SCOTUS Does It Again

Another day, another calamity at the Supreme Court: John Roberts sides with the liberal wing to block the recission of DACA, remanding it to the Department of Homeland Security for another try.

The argument in the majority opinion — and along with the dissenting Justices, I think it’s so thin as to be quite transparent — is that precedent allows the Court to ignore a clarifying 2018 memorandum, by then-Homeland Secretary Kirtsjen Nielsen explaining the rationale for the recission. According to Justice Roberts, the explanation is “post-hoc”, and so can’t be considered by the Court, which may only look at the original explanatory memorandum presented by Acting Secretary of Homeland Security Elaine C. Duke in 2017. But, as Brett Kavanaugh explains in his dissent, there is no precedent for such a decision, in which the follow-up clarification of an agency’s position is provided by the agency itself.

Justice Clarence Thomas wrote a dissenting opinion, joined by Justices Gorsuch and Alito. In it he begins by explaining the fact that should have made the appeal to SCOTUS dead on arrival: that DACA was illegal to begin with; that it was created without any grant of authority from Congress to override existing law.

DHS created DACA during the Obama administration without any statutory authorization and without going through the requisite rulemaking process. As a result, the program was unlawful from its inception. The majority does not even attempt to explain why a court has the authority to scrutinize an agency’s policy reasons for rescinding an unlawful program under the arbitrary and capricious microscope. The decision to countermand an unlawful agency action is clearly reasonable. So long as the agency’s determination of illegality is sound, our review should be at an end.

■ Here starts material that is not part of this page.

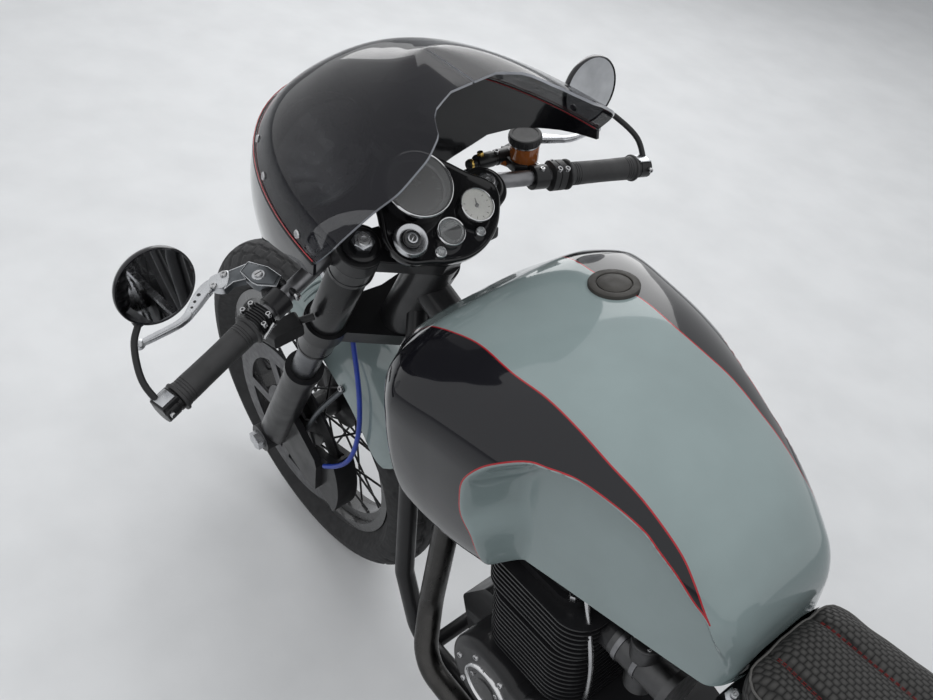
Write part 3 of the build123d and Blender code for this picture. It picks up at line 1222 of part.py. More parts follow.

Today’s decision must be recognized for what it is: an effort to avoid a politically controversial but legally correct decision. The Court could have made clear that the solution respondents seek must come from the Legislative Branch. Instead, the majority has decided to prolong DHS’ initial overreach by providing a stopgap measure of its own. In doing so, it has given the green light for future political battles to be fought in this Court rather than where they rightfully belong—the political branches.
Such timidity forsakes the Court’s duty to apply the law according to neutral principles, and the ripple effects of the majority’s error will be felt throughout our system of self-government. Perhaps even more unfortunately, the majority’s holding creates perverse incentives, particularly for outgoing administrations. Under the auspices of today’s decision, administrations can bind their successors by unlawfully adopting significant legal changes through Executive Branch agency memoranda. Even if the agency lacked authority to effectuate the changes, the changes cannot be undone by the same agency in a successor administration unless the successor provides sufficient policy justifications to the satisfaction of this Court. In other words, the majority erroneously holds that the agency is not only permitted, but required, to continue administering unlawful programs that it inherited from a previous administration.

Justice Thomas argued further that even if DACA’s illegality were not sufficient to short-circuit the case, there were other grounds to reject the majority’s argument. I will not present this second section of his dissent here, but it is also clear and compelling.

The Court’s has not closed the door on the recission of DACA; by remanding it to the Executive Branch to try again it has, however, introduced a substantial delay, and it’s almost certain that nothing more will happen until after the election (upon which, God knows, the fate of what remains of the traditional America nation depends; if we lose, a lot more than the hope of rational immigration policy will go into the fire). The effect of this protracted lawfare campaign against the recission of DACA is described in a separate dissenting opinion by Justice Alito:

Early in the term of the current President, his administration took the controversial step of attempting to rescind the Deferred Action for Childhood Arrivals (DACA) program. Shortly thereafter, one of the nearly 700 federal district court judges blocked this rescission, and since then, this issue has been mired in litigation. In November 2018, the Solicitor General filed petitions for certiorari, and today, the Court still does not resolve the question of DACA’s rescission. Instead, it tells the Department of Homeland Security to go back and try again. What this means is that the Federal Judiciary, without holding that DACA cannot be rescinded, has prevented that from occurring during an entire Presidential term. Our constitutional system is not supposed to work that way.

No, it certainly isn’t. Read the whole thing here.

One Comment

  1. bomag says

    Maddening. This is supposed to be a conservative court, but we get repeated defections to the Borg. The Borg sure don’t defect from their side.